Bitte erinnere dich selbst daran, dass es nicht deine Schuld, nicht dein Fehler ist, dass du gesundheitlich so zu kämpfen hast.

Kermit der Frosch singt „Es ist nicht leicht, grün zu sein“. Nun, oft ist es nicht leicht ein Mensch zu sein. Deswegen sollte unsere erste Priorität sein, uns selbst liebevoll zu behandeln.

Toni Bernhard ist die Autorin von drei preisgekrönten Büchern: How to Be Sick: A Buddhist-Inspired Guide for the Chronically Ill and Their Caregivers (jetzt in einer überarbeiteten und aktualisierten Version erhältlich), How to Wake Up: A Buddhist-Inspired Guide to Navigating Joy and Sorrow, und How to Live Well with Chronic Pain and Illness: A Mindful Guide. Bevor sie krank wurde, war sie Jura-Professorin und Studiendekanin an der University of California in Davis. Ihr beliebter Blog  “Turning Straw Into Gold” wird von Psychology Today online veröffentlicht. Besuche ihre Website unter www.tonibernhard.com.

Meine Rezension ihres ersten, auch auf deutsch erschienenen Buches findest du hier: Buchvorstellung: Das wird schon wieder?
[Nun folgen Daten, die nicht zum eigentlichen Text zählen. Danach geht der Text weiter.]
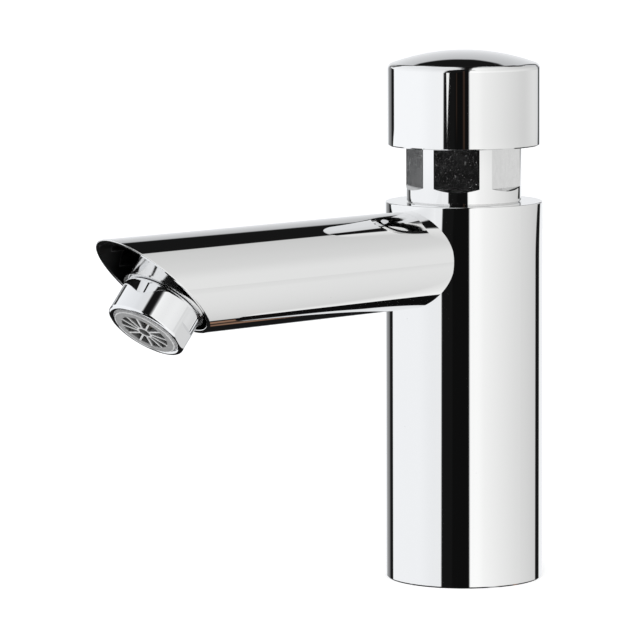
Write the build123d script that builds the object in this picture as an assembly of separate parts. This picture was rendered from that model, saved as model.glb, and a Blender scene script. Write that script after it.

Für mich ist mit die größte Bürde unsichtbarer Erkrankungen, bei Arztbesuchen nicht ernst genommen zu werden. In meinem Beitrag Herausforderung Arztbesuch findest du meine Tipps und Strategien dazu.

2 Comments

  • Vera

    Jahrzehnte liegen zurück,
    gesund war ich nie.
    Geglaubt wurde
    sie lernt nicht,simuliert, spinnt.

    Ich habe Abstand gehabt
    keine Nähe, ich war so nicht gewollt;
    und mir den Abstand erhalten.

    Ich wollte die nicht um mich haben, zu welchem Zweck.
    Es geht mir gut, ohne sie.
    Ich schätze die Wahrhaftigkeit.

    Ich habe mich immer schön gemacht
    Zum Ausgehen zu müde,
    wenn ich auf bin
    sehe ich aus, als ginge ich aus.

    Ich gehe aus – für mich.
    Alles passt – alles sitzt.

    Kalenderspruch:
    “ Wer sich nicht selbst liebt,
    kann keinen anderen lieben.“

    Lass‘ sie ungläubig bleiben.
    Halte Dich fern.
    Vergeude diese Energie nicht.

    Sei für Dich und diejenigen,
    die an Dich glauben, da.
    Zwei Menschen genügen.
    Du wirst eine gute Zeit haben.

    Auch wenn das rouge verschmiert.

    ☆ミ

    • Elisa

      Liebe Vera,
      Danke für deine Erfahrungen – wieder in so schönen Worten.
      Ja, es kostet eigentlich zu viel Energie, sich darüber Gedanken zu machen, was andere denken. Ich mache das zum Glück auch immer weniger – es muss für mich passen, nicht für andere.

      Schwierig ist es manchmal, wenn ich bei einem neuen Arzt oder einer Ärztin sitze, und zu gesund aussehe – auch Ärzt*innen beurteilen viel über den äußeren Eindruck und glauben dann nicht, dass ich wirklich so krank bin.